■ **Exercise brief**:
Set down the material once more, exactly as it appears.

■ **Stored data**:
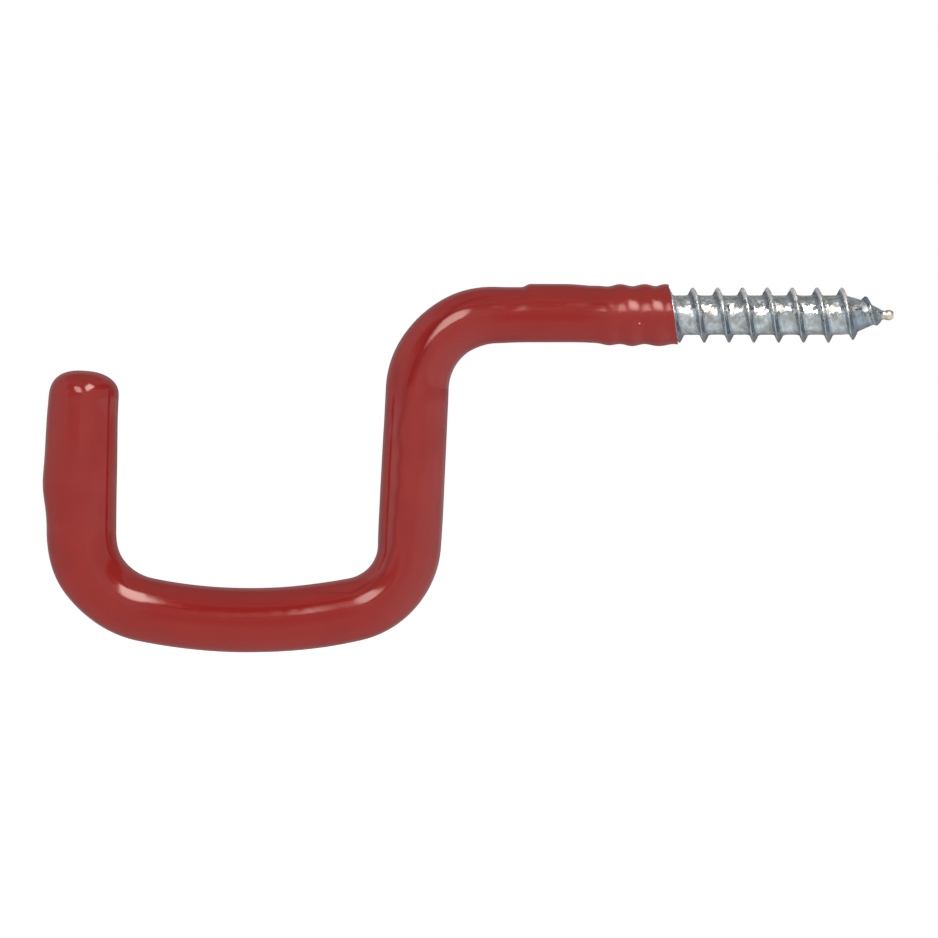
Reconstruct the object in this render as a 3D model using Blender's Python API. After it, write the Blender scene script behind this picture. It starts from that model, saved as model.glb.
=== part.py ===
"""Screw-in storage hook: a steel rod with a rolled thread, bent into a square hook and dipped in vinyl.

The hook lies in the XZ plane. +Z is up, and +X runs along the screw and into the wall.
The origin is on the screw's axis at the wall's face, where the vinyl ends. Units are metres.
"""

import math
from collections import namedtuple

import bmesh
import bpy
from mathutils import Vector

# Rod
ROD_DIAMETER = 0.0070
ROD_CHAMFER = 0.0006

# Centreline, from the wall to the tip. A turn is the angle that a bend takes the rod through.
SHANK_LENGTH = 0.0259
SHOULDER_RADIUS = 0.01126
SHOULDER_TURN = math.radians(87.2)
DROP_LENGTH = 0.0227
HEEL_RADIUS = 0.00995
HEEL_TURN = math.radians(75.4)
SEAT_RADIUS = 0.0746
SEAT_TURN = math.radians(23.5)
TOE_RADIUS = 0.01154
TOE_TURN = math.radians(79.0)
TIP_LENGTH = 0.0216

# Wood-screw thread
THREAD_DIAMETER = 0.0080
CORE_DIAMETER = 0.0057
THREAD_PITCH = 0.0036
THREAD_CREST_WIDTH = 0.00022
THREAD_FLANK_ANGLE = math.radians(27.0)
ROOT_FILLET = 0.00038
FIRST_CREST = 0.0026
SCREW_LENGTH = 0.0319

# The screw's point, which ends in a broken nub
POINT_LENGTH = 0.0060
POINT_FULLNESS = 1.6
FADE_LENGTH = 0.0050
NUB_DIAMETER = 0.0015
NUB_LENGTH = 0.0015
NUB_WEAR = 0.2

# The thread's end under the vinyl, where it runs out onto the shank
HIDDEN_THREAD = 0.0112
RUN_OUT_LENGTH = 0.0036
SHANK_CONE = 0.0012
CONE_SINK = 0.0002

# Vinyl coat. Its thicknesses are measured from the steel.
COAT_ON_CREST = 0.00050
COAT_ON_SHANK = 0.00058
COAT_ON_SHOULDER = 0.00078
COAT_ON_DROP = 0.00114
COAT_ON_DROP_END = 0.00120
COAT_ON_HEEL = 0.00102
COAT_ON_SEAT = 0.00119
COAT_ON_TOE = 0.00126
COAT_ON_TIP = 0.00154
COAT_ON_END = 0.00157
COAT_DOME_DEPTH = 0.0038
COAT_DOME_FLAT = math.radians(6.0)
COAT_END_SLANT = math.radians(8.8)
COAT_RIPPLE = 0.00030
BOND_GAP = 0.0001

# The vinyl that ran to the top of the shank: its height, how much it thinned the underside,
# how far it starts before the thread's end, how far along it reaches its height,
# how far it stops before the shoulder, and the length of the step that it stops in
SHANK_RUN = 0.00046
SHANK_THINNING = 0.00012
SHANK_RUN_LEAD = 0.0027
SHANK_RUN_RISE = 0.0072
SHANK_RUN_STOP = 0.0052
SHANK_RUN_STEP = 0.0013

# Facets, and the spacing of the sections along the rod
ROD_SIDES = 20
COAT_SIDES = 24
STEPS_A_TURN = 20
RIPPLES_A_PITCH = 6
DOME_STEPS = 5
BEND_STEP = math.radians(7.5)
COAT_STEP = 0.0032
SHARP_EDGE = math.radians(35.0)

# Colours, linear
VINYL_RED = (0.36, 0.030, 0.026, 1.0)
ZINC = (0.62, 0.65, 0.68, 1.0)

# A leg of the centreline: its name, its length, and its turn, which is anticlockwise seen from the front
Leg = namedtuple("Leg", "name length turn")
LEGS = (
    Leg("shank", SHANK_LENGTH, 0.0),
    Leg("shoulder", SHOULDER_RADIUS * SHOULDER_TURN, SHOULDER_TURN),
    Leg("drop", DROP_LENGTH, 0.0),
    Leg("heel", HEEL_RADIUS * HEEL_TURN, -HEEL_TURN),
    Leg("seat", SEAT_RADIUS * SEAT_TURN, -SEAT_TURN),
    Leg("toe", TOE_RADIUS * TOE_TURN, -TOE_TURN),
    Leg("tip", TIP_LENGTH, 0.0),
)

# A sag in the dipped vinyl: its leg, the share of the leg where it lies, the side that it is on,
# its reach along the rod, its spread around the rod in radians, and its height.
# Side 0 faces out of the hook, away from what it holds.
Sag = namedtuple("Sag", "leg share side reach spread height")
SAGS = (
    Sag("toe", 0.66, 0.0, 0.0033, 1.1, 0.00034),
    Sag("tip", 0.29, 0.0, 0.0034, 1.0, 0.00044),
    Sag("tip", 0.50, 0.0, 0.0065, 1.2, 0.00044),
)


def clear_scene():
    for obj in list(bpy.data.objects):
        bpy.data.objects.remove(obj, do_unlink=True)


def new_collection(name):
    collection = bpy.data.collections.new(name)
    bpy.context.scene.collection.children.link(collection)
    return collection


def principled(name, colour, roughness, metallic):
    material = bpy.data.materials.new(name)
    material.use_nodes = True
    shader = material.node_tree.nodes["Principled BSDF"]
    shader.inputs["Base Color"].default_value = colour
    shader.inputs["Roughness"].default_value = roughness
    shader.inputs["Metallic"].default_value = metallic
    material.diffuse_color = colour
    return material


def smooth(share):
    share = min(1.0, max(0.0, share))
    return share * share * (3.0 - 2.0 * share)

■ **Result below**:
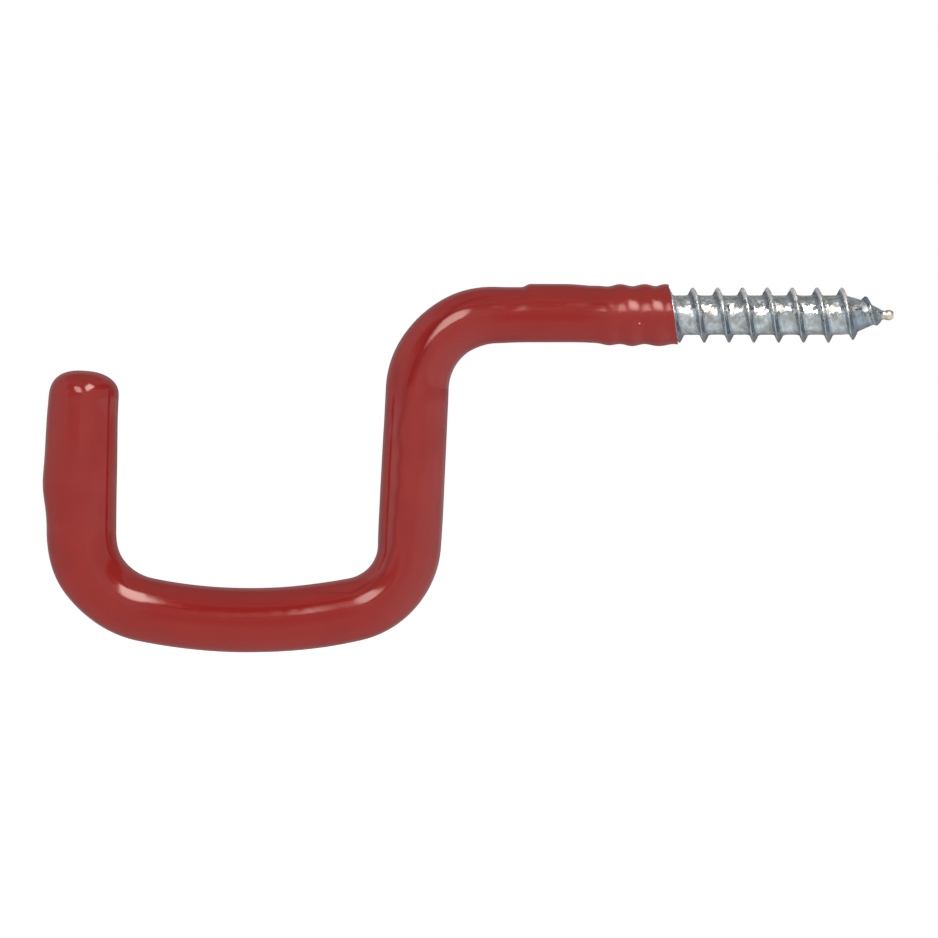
Reconstruct the object in this render as a 3D model using Blender's Python API. After it, write the Blender scene script behind this picture. It starts from that model, saved as model.glb.
=== part.py ===
"""Screw-in storage hook: a steel rod with a rolled thread, bent into a square hook and dipped in vinyl.

The hook lies in the XZ plane. +Z is up, and +X runs along the screw and into the wall.
The origin is on the screw's axis at the wall's face, where the vinyl ends. Units are metres.
"""

import math
from collections import namedtuple

import bmesh
import bpy
from mathutils import Vector

# Rod
ROD_DIAMETER = 0.0070
ROD_CHAMFER = 0.0006

# Centreline, from the wall to the tip. A turn is the angle that a bend takes the rod through.
SHANK_LENGTH = 0.0259
SHOULDER_RADIUS = 0.01126
SHOULDER_TURN = math.radians(87.2)
DROP_LENGTH = 0.0227
HEEL_RADIUS = 0.00995
HEEL_TURN = math.radians(75.4)
SEAT_RADIUS = 0.0746
SEAT_TURN = math.radians(23.5)
TOE_RADIUS = 0.01154
TOE_TURN = math.radians(79.0)
TIP_LENGTH = 0.0216

# Wood-screw thread
THREAD_DIAMETER = 0.0080
CORE_DIAMETER = 0.0057
THREAD_PITCH = 0.0036
THREAD_CREST_WIDTH = 0.00022
THREAD_FLANK_ANGLE = math.radians(27.0)
ROOT_FILLET = 0.00038
FIRST_CREST = 0.0026
SCREW_LENGTH = 0.0319

# The screw's point, which ends in a broken nub
POINT_LENGTH = 0.0060
POINT_FULLNESS = 1.6
FADE_LENGTH = 0.0050
NUB_DIAMETER = 0.0015
NUB_LENGTH = 0.0015
NUB_WEAR = 0.2

# The thread's end under the vinyl, where it runs out onto the shank
HIDDEN_THREAD = 0.0112
RUN_OUT_LENGTH = 0.0036
SHANK_CONE = 0.0012
CONE_SINK = 0.0002

# Vinyl coat. Its thicknesses are measured from the steel.
COAT_ON_CREST = 0.00050
COAT_ON_SHANK = 0.00058
COAT_ON_SHOULDER = 0.00078
COAT_ON_DROP = 0.00114
COAT_ON_DROP_END = 0.00120
COAT_ON_HEEL = 0.00102
COAT_ON_SEAT = 0.00119
COAT_ON_TOE = 0.00126
COAT_ON_TIP = 0.00154
COAT_ON_END = 0.00157
COAT_DOME_DEPTH = 0.0038
COAT_DOME_FLAT = math.radians(6.0)
COAT_END_SLANT = math.radians(8.8)
COAT_RIPPLE = 0.00030
BOND_GAP = 0.0001

# The vinyl that ran to the top of the shank: its height, how much it thinned the underside,
# how far it starts before the thread's end, how far along it reaches its height,
# how far it stops before the shoulder, and the length of the step that it stops in
SHANK_RUN = 0.00046
SHANK_THINNING = 0.00012
SHANK_RUN_LEAD = 0.0027
SHANK_RUN_RISE = 0.0072
SHANK_RUN_STOP = 0.0052
SHANK_RUN_STEP = 0.0013

# Facets, and the spacing of the sections along the rod
ROD_SIDES = 20
COAT_SIDES = 24
STEPS_A_TURN = 20
RIPPLES_A_PITCH = 6
DOME_STEPS = 5
BEND_STEP = math.radians(7.5)
COAT_STEP = 0.0032
SHARP_EDGE = math.radians(35.0)

# Colours, linear
VINYL_RED = (0.36, 0.030, 0.026, 1.0)
ZINC = (0.62, 0.65, 0.68, 1.0)

# A leg of the centreline: its name, its length, and its turn, which is anticlockwise seen from the front
Leg = namedtuple("Leg", "name length turn")
LEGS = (
    Leg("shank", SHANK_LENGTH, 0.0),
    Leg("shoulder", SHOULDER_RADIUS * SHOULDER_TURN, SHOULDER_TURN),
    Leg("drop", DROP_LENGTH, 0.0),
    Leg("heel", HEEL_RADIUS * HEEL_TURN, -HEEL_TURN),
    Leg("seat", SEAT_RADIUS * SEAT_TURN, -SEAT_TURN),
    Leg("toe", TOE_RADIUS * TOE_TURN, -TOE_TURN),
    Leg("tip", TIP_LENGTH, 0.0),
)

# A sag in the dipped vinyl: its leg, the share of the leg where it lies, the side that it is on,
# its reach along the rod, its spread around the rod in radians, and its height.
# Side 0 faces out of the hook, away from what it holds.
Sag = namedtuple("Sag", "leg share side reach spread height")
SAGS = (
    Sag("toe", 0.66, 0.0, 0.0033, 1.1, 0.00034),
    Sag("tip", 0.29, 0.0, 0.0034, 1.0, 0.00044),
    Sag("tip", 0.50, 0.0, 0.0065, 1.2, 0.00044),
)


def clear_scene():
    for obj in list(bpy.data.objects):
        bpy.data.objects.remove(obj, do_unlink=True)


def new_collection(name):
    collection = bpy.data.collections.new(name)
    bpy.context.scene.collection.children.link(collection)
    return collection


def principled(name, colour, roughness, metallic):
    material = bpy.data.materials.new(name)
    material.use_nodes = True
    shader = material.node_tree.nodes["Principled BSDF"]
    shader.inputs["Base Color"].default_value = colour
    shader.inputs["Roughness"].default_value = roughness
    shader.inputs["Metallic"].default_value = metallic
    material.diffuse_color = colour
    return material


def smooth(share):
    share = min(1.0, max(0.0, share))
    return share * share * (3.0 - 2.0 * share)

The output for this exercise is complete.